1) My lane positioning is not “aggressive” (but I appreciate the compliment ;), nor is allowing yourself to be on the right of cars that you know are turning right a “safe” practice. Furthermore, Portland and Silicon Valley are two radically different places to ride (with differing laws, in fact), and I can introduce you (maybe on 10/1) to several of my Portland friends who’ve ridden with me down here who’ll vouch for that. For one, cars are required to use bike lanes as right-turn lanes here, by law. Mixing bicycles and cars at intersections here is completely unavoidable (as it is in many other cities besides Portland) – unless you’re on a MUP, where you mix bicycles with pedestrians instead.

2) “…despite repeated claims that buffered bike lanes are less safe that conventional bike lanes you have provided no evidence to support your argument.”

I’ve made no such claim. I’m a huge fan of buffered bike lanes and have played a role in getting them implemented here in silly valley. The road in my video has what I consider good buffers just previous to the section shown, and the RTOL in the video came from my proposal, which you may notice includes a 1′ buffer (that I asked to be hashed).

The large, uneven, hashed bulb-outs (in my video), on the other hand, do neither cyclists nor drivers any favors, nor does yo-yo-ing bicyclists in and out of view with road variations. Did I not articulate that?

3) “…what limited data exists in Portland suggests that buffered bike lanes are not only perceived as safe but are associated with a very significant increase in cycling traffic.”

Tell me something I don’t know.

4) “…very wide bike lanes are safe infrastructure indeed.”

Indeed! But I don’t live in Europe, I live in an area where a company as wealthy as Apple can get away with building a gigantic new headquarters while leaving rough, littered, tree-rooted and pocked 5′ bike lanes with 18″ gutter pans (with tire-swallowing seams) in place for their employees and the community to risk using on a daily basis. I live where city engineers disagree that 14′ is too wide for each of three travel lanes, but keeping bike lanes at a consistent 5′ width adjacent to curbs is a design goal – and they believe that consistency is what will prevent bicyclists from straying into traffic and getting themselves hit.

5) “In my opinion, “taking the lane” is language that accepts people cycling as second-hand road users.”

No, a society with a legal system that fails to pursue and prosecute drivers who kill and leave bicyclists and pedestrians is what accepts people cycling as second-hand road users. Safe lane positioning (and the laws that support it) asserts people bicycling as actual road users. Oh, and bike lanes, conservative use of sharrows, and replacing “Share The Road” signs with “Bicycles May Use Full Lane.”

6) “That’s more than good enough for me to be a very enthusiastic proponent of well-designed buffered bike lanes.”

Would you consider the bike lane in my video to be well-designed, and why?

7) “…good riddance to those …cycling education programs.”

So you’ve taken those classes, yes?

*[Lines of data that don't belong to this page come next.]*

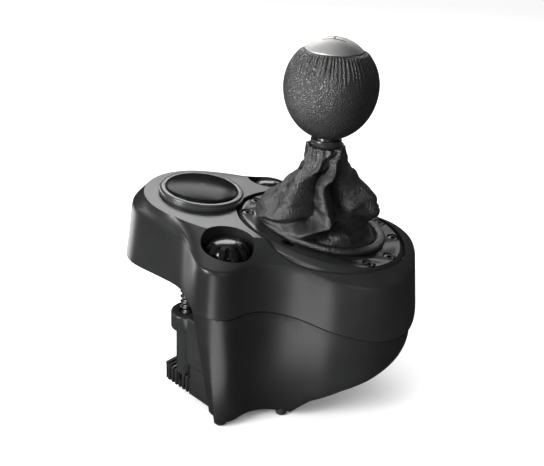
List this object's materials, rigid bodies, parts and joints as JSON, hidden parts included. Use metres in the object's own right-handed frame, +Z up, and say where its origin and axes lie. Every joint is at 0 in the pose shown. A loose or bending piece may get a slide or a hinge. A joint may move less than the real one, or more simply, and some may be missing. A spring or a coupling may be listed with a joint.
{
  "type": "sim racing gear shifter",
  "caption": "Table-clamped H-pattern gear shifter for driving games, with a leather ball knob, a leather boot and two screw clamps under a round lobe.",
  "frame": {"origin": "on the ground that the feet stand on, under the middle of the part's box", "axes": "+X to the right seen from the driver, +Y away from the driver over the table, +Z up"},
  "size_m": [0.139, 0.1732, 0.2095],
  "materials": {
    "shell_plastic": "satin black moulded plastic with a fine grain",
    "plate_plastic": "satin black moulded plastic",
    "ring_plastic": "satin black ring",
    "gloss_plastic": "high gloss black",
    "leather": "black pebbled leather",
    "satin_metal": "satin silver",
    "steel": "zinc plated steel",
    "brass": "turned brass",
    "gear_plastic": "natural acetal",
    "rubber": "black rubber",
    "board": "green circuit board"
  },
  "bodies": {
    "base": {"top_cover": "shell_plastic", "bottom_cover": "shell_plastic", "lobe_floor": "shell_plastic", "emblem_ring": "ring_plastic", "emblem_dome": "gloss_plastic", "boot_plate": "plate_plastic", "plate_screws": "steel", "boot_hem": "leather", "leather_boot": "leather", "fore_aft_sensor": "plate_plastic", "chassis": "steel", "gimbal_bushes": "brass", "gate_plate": "gear_plastic", "chassis_screws": "steel", "circuit_board": "board", "cable_socket": "plate_plastic", "rig_inserts": "brass", "feet": "rubber", "screw_bush_left": "gear_plastic", "screw_bush_right": "gear_plastic", "idler_pin_left": "steel", "idler_pin_right": "steel"},
    "gimbal": {"gimbal_ring": "gear_plastic", "gimbal_trunnions": "steel", "side_sensor": "plate_plastic"},
    "carrier": {"lever_carrier": "gear_plastic", "reverse_spring": "steel"},
    "lever": {"lever_shaft": "steel", "knob_insert": "brass", "knob_core": "plate_plastic", "knob_leather": "leather", "knob_cap": "satin_metal", "knob_collar": "gloss_plastic"},
    "clamp_left": {"clamp_jaw_left": "plate_plastic", "jaw_nut_left": "brass", "clamp_adapter_left": "plate_plastic"},
    "screw_left": {"clamp_screw_left": "plate_plastic", "screw_gear_left": "gear_plastic"},
    "idler_left": {"idler_gear_left": "gear_plastic"},
    "knob_left": {"clamp_knob_left": "gloss_plastic", "knob_gear_left": "gear_plastic"},
    "clamp_right": {"clamp_jaw_right": "plate_plastic", "jaw_nut_right": "brass", "clamp_adapter_right": "plate_plastic"},
    "screw_right": {"clamp_screw_right": "plate_plastic", "screw_gear_right": "gear_plastic"},
    "idler_right": {"idler_gear_right": "gear_plastic"},
    "knob_right": {"clamp_knob_right": "gloss_plastic", "knob_gear_right": "gear_plastic"}
  },
  "joints": [
    {"name": "fore_aft", "type": "hinge", "parent": "base", "child": "gimbal", "pos_m": [0, -0.0266, 0.07], "axis": [1, 0, 0], "range_deg": [-12, 12]},
    {"name": "side_to_side", "type": "hinge", "parent": "gimbal", "child": "carrier", "pos_m": [0, -0.0266, 0.07], "axis": [0, 1, 0], "range_deg": [-10, 10], "stiffness_Nm_per_rad": 0.6},
    {"name": "push_down", "type": "slide", "parent": "carrier", "child": "lever", "axis": [0, 0, -1], "range_m": [0, 0.006], "stiffness_N_per_m": 900, "springref_m": -0.004, "deforming": ["reverse_spring", "leather_boot"]},
    {"name": "jaw_lift_left", "type": "slide", "parent": "base", "child": "clamp_left", "axis": [0, 0, 1], "range_m": [0, 0.018]},
    {"name": "screw_turn_left", "type": "hinge", "parent": "base", "child": "screw_left", "pos_m": [-0.033, 0.0391, 0.083], "axis": [0, 0, 1], "range_deg": [-1964, 0]},
    {"name": "idler_turn_left", "type": "hinge", "parent": "base", "child": "idler_left", "pos_m": [-0.03866, 0.02746, 0.083], "axis": [0, 0, 1], "range_deg": [0, 1964]},
    {"name": "knob_turn_left", "type": "hinge", "parent": "base", "child": "knob_left", "pos_m": [-0.0455, 0.0134, 0.1], "axis": [0, 0, 1], "range_deg": [-1387, 0]},
    {"name": "jaw_lift_right", "type": "slide", "parent": "base", "child": "clamp_right", "axis": [0, 0, 1], "range_m": [0, 0.018]},
    {"name": "screw_turn_right", "type": "hinge", "parent": "base", "child": "screw_right", "pos_m": [0.033, 0.0391, 0.083], "axis": [0, 0, 1], "range_deg": [-1964, 0]},
    {"name": "idler_turn_right", "type": "hinge", "parent": "base", "child": "idler_right", "pos_m": [0.03866, 0.02746, 0.083], "axis": [0, 0, 1], "range_deg": [0, 1964]},
    {"name": "knob_turn_right", "type": "hinge", "parent": "base", "child": "knob_right", "pos_m": [0.0455, 0.0134, 0.1], "axis": [0, 0, 1], "range_deg": [-1387, 0]}
  ],
  "couplings": [
    {"joint": "screw_turn_left", "follows": "jaw_lift_left", "rad_per_m": -1904},
    {"joint": "idler_turn_left", "follows": "jaw_lift_left", "rad_per_m": 1904},
    {"joint": "knob_turn_left", "follows": "jaw_lift_left", "rad_per_m": -1344},
    {"joint": "screw_turn_right", "follows": "jaw_lift_right", "rad_per_m": -1904},
    {"joint": "idler_turn_right", "follows": "jaw_lift_right", "rad_per_m": 1904},
    {"joint": "knob_turn_right", "follows": "jaw_lift_right", "rad_per_m": -1344}
  ]
}
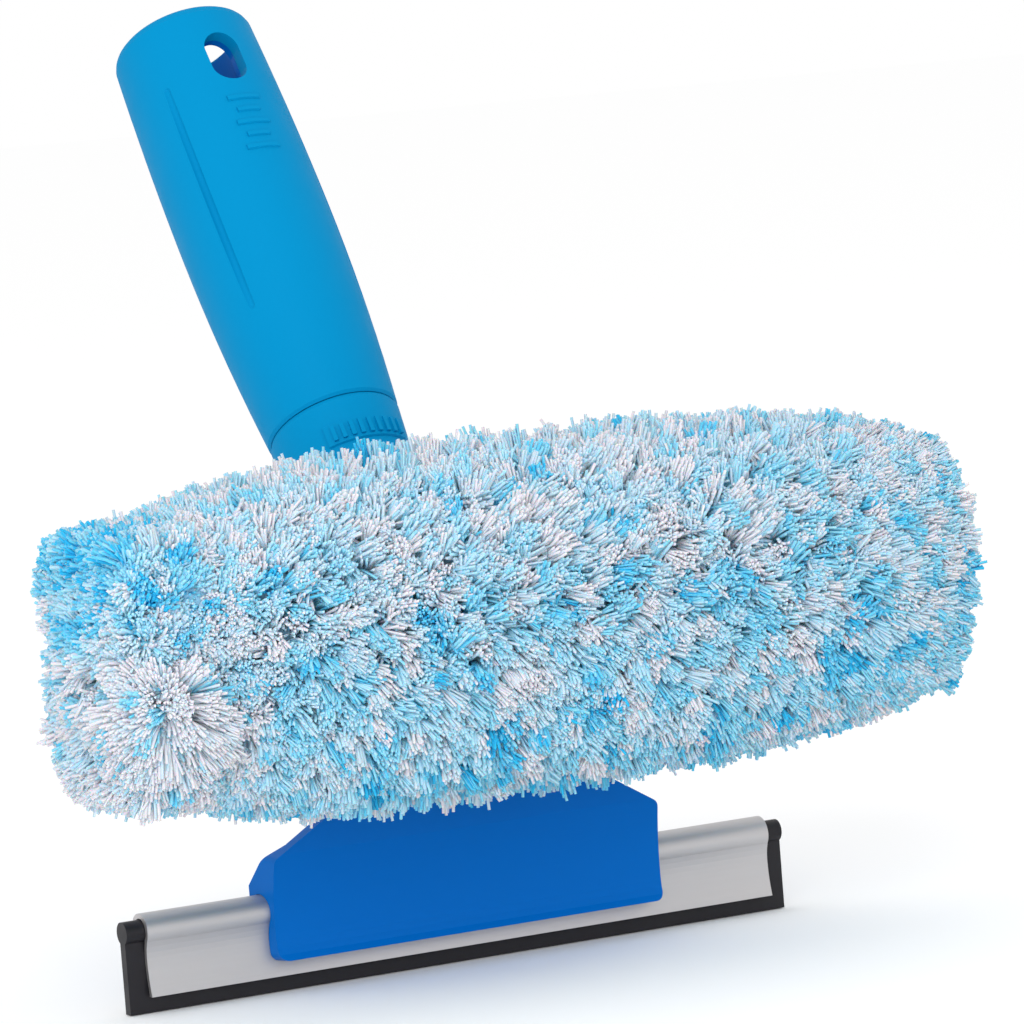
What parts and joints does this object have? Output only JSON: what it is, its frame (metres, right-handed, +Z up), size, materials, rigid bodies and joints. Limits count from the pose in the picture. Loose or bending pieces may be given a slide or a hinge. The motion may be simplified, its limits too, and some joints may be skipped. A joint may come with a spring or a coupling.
{
  "type": "window squeegee with scrubber",
  "caption": "Hand-held window cleaning tool with a rubber blade in a metal channel, a fluffy microfibre scrubber sleeve in front and a leaning round handle with a pole socket.",
  "frame": {"origin": "middle of the rubber blade's working edge", "axes": "+X along the blade, -Y towards the scrubber sleeve at the front, +Z up in the plane of the blade; the handle leans back towards +Y"},
  "size_m": [0.193, 0.1668, 0.1966],
  "materials": {
    "head_plastic": "smooth deep blue moulded plastic",
    "grip_plastic": "satin bright blue moulded plastic",
    "channel_alloy": "satin folded aluminium",
    "screw_steel": "plain steel screws",
    "blade_rubber": "smooth black rubber",
    "pile_fabric": "long fluffy microfibre pile in white and blues",
    "backing_fabric": "knitted backing cloth",
    "strip_fabric": "woven tape"
  },
  "bodies": {
    "handle": {"head_body": "head_plastic", "rear_jaw": "head_plastic", "jaw_screws": "screw_steel", "channel": "channel_alloy", "handle_core": "head_plastic", "handle_grip": "grip_plastic", "grip_ribs": "grip_plastic", "grip_collar": "grip_plastic", "collar_badge": "grip_plastic", "stem_screw": "screw_steel", "scrubber_bar": "head_plastic", "bar_cap_left": "head_plastic", "bar_cap_right": "head_plastic", "bar_screws": "screw_steel", "hook_strips": "strip_fabric"},
    "blade": {"rubber_blade": "blade_rubber"},
    "sleeve": {"sleeve_backing": "backing_fabric", "sleeve_pile": "pile_fabric", "loop_strips": "strip_fabric", "slot_binding": "strip_fabric", "end_seam": "backing_fabric", "mouth_band": "strip_fabric"}
  },
  "joints": [
    {"name": "blade_slide", "type": "slide", "parent": "handle", "child": "blade", "axis": [1, 0, 0], "range_m": [0, 0.16]},
    {"name": "sleeve_slide", "type": "slide", "parent": "handle", "child": "sleeve", "axis": [-1, 0, 0], "range_m": [0, 0.2]}
  ]
}
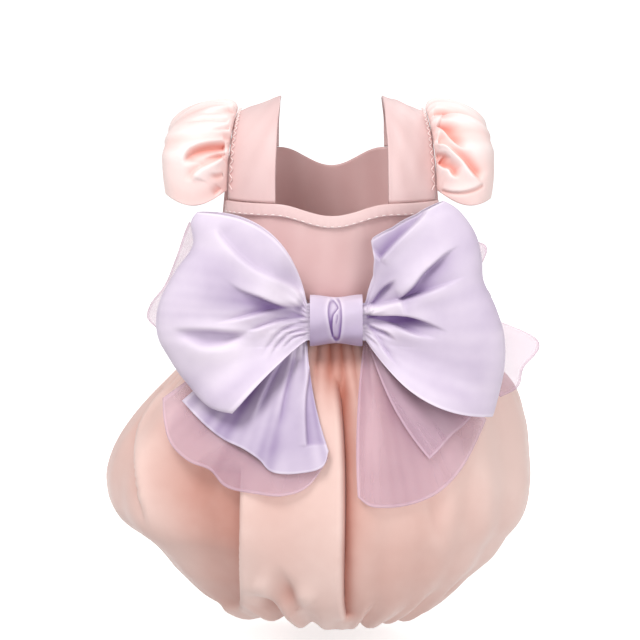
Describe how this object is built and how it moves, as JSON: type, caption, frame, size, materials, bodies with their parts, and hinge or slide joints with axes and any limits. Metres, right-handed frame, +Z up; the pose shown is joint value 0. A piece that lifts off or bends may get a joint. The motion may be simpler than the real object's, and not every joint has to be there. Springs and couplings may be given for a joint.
{
  "type": "dog dress",
  "caption": "Small dog's dress with wide shoulder straps, puff sleeves, a bubble skirt and a large bow on its back",
  "frame": {"origin": "where the dress hangs on the shoulders, midway between the tops of its two straps", "axes": "+Z up the dog's spine towards its neck, the back of the dress with its bow facing -Y, +X to the right as the back is looked at"},
  "size_m": [0.2664, 0.1846, 0.3327],
  "materials": {
    "pink_organza": "organza over satin, soft sheen",
    "pale_pink_organza": "organza over satin, soft sheen",
    "lilac_satin_organza": "crisp satin organza",
    "sheer_lilac_organza": "sheer organza"
  },
  "bodies": {
    "root": {"bodice_back": "pink_organza", "chest_panel": "pink_organza", "belly_placket": "pink_organza", "neckline_band": "pink_organza", "strap_left": "pink_organza", "strap_right": "pink_organza", "sleeve_left": "pale_pink_organza", "sleeve_right": "pale_pink_organza", "skirt_back": "pale_pink_organza", "skirt_belly": "pale_pink_organza", "bow_knot": "lilac_satin_organza", "bow_loop_left": "lilac_satin_organza", "bow_loop_right": "lilac_satin_organza", "bow_loop_right_under": "sheer_lilac_organza", "bow_tail_left": "lilac_satin_organza", "bow_tail_left_under": "sheer_lilac_organza", "bow_tail_right": "sheer_lilac_organza", "bow_back_left": "sheer_lilac_organza", "bow_back_right": "sheer_lilac_organza"}
  },
  "joints": []
}
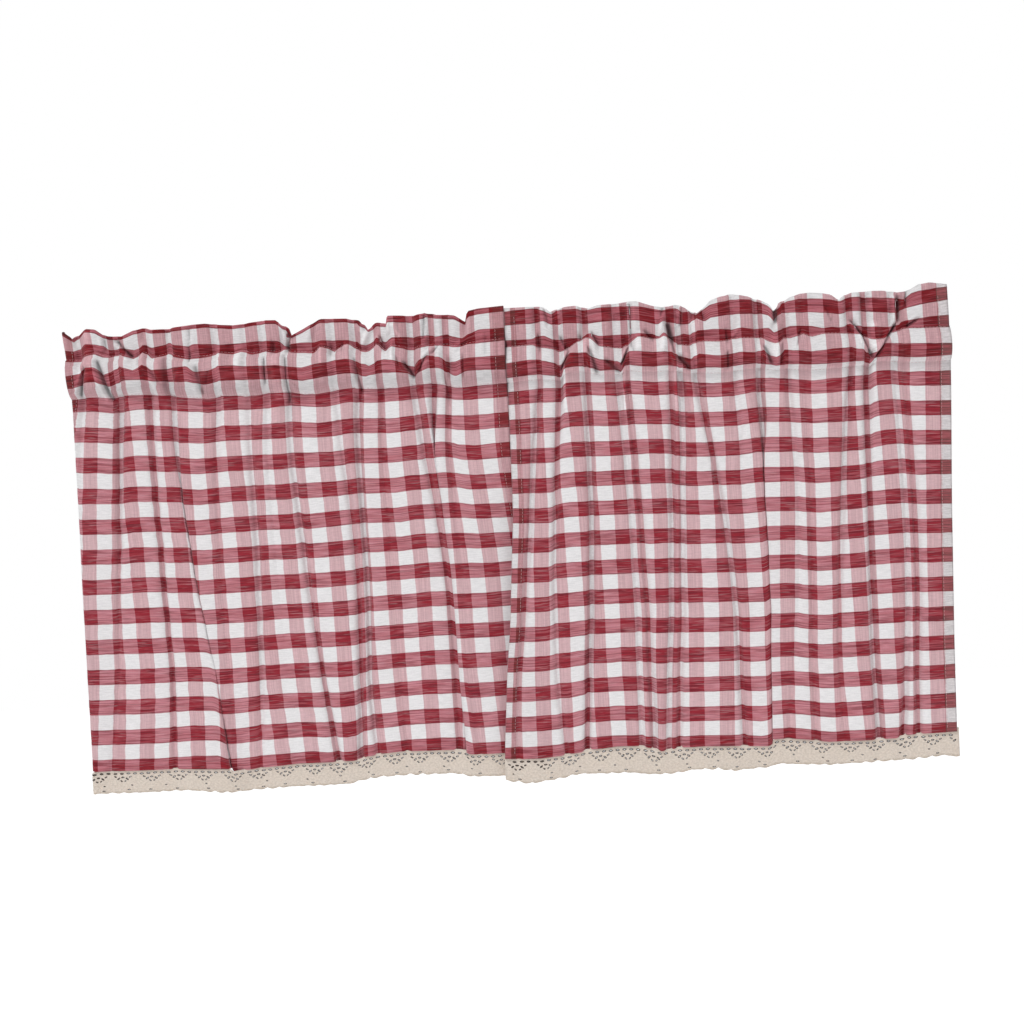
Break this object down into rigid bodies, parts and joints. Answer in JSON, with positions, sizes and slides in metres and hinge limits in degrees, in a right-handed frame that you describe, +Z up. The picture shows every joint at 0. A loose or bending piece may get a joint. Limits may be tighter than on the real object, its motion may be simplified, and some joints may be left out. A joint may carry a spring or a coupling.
{
  "type": "window valance",
  "caption": "Gathered gingham window valance: meeting panels with a ruffled header, an open rod pocket and a lace edging below the hem.",
  "frame": {"origin": "centre of the top edge, on the line that the rod and its brackets hold up", "axes": "+X along the width to the viewer's right, +Z up, and -Y towards the room, so the cloth's face looks along -Y"},
  "size_m": [0.8534, 0.0417, 0.4621],
  "materials": {
    "gingham": "plain-woven cotton in an even wine red and white check, matt and slightly sheer",
    "lace": "beige machine-made cotton lace with a ladder of small holes and a ragged scalloped edge, matt"
  },
  "bodies": {
    "root": {"heading_left": "gingham", "panel_left": "gingham", "lace_left": "lace", "heading_right": "gingham", "panel_right": "gingham", "lace_right": "lace"}
  },
  "joints": []
}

I take it you consider them too “VC” for Portland? What existing alternatives might you suggest?

8) “I also want to add that while you and gutterbunny may feel safer riding at high speeds in close proximity to motorized traffic, the vast majority of people cycling do not.”

Glad you got that off your chest. You ride as slowly as you wish and stop chastising me for riding fast safely and nowhere near pedestrians. My style of riding may inconvenience an impatient driver now and again, but it’s virtually eliminated near-misses for me. I don’t know why you see it as a threat to wide, buffered bike lanes.

Pete
Pete
9 years ago
Reply to  Pete
soren
soren
9 years ago
Reply to  Pete

nor is allowing yourself to be on the right of cars that you know are turning right a “safe” practice.”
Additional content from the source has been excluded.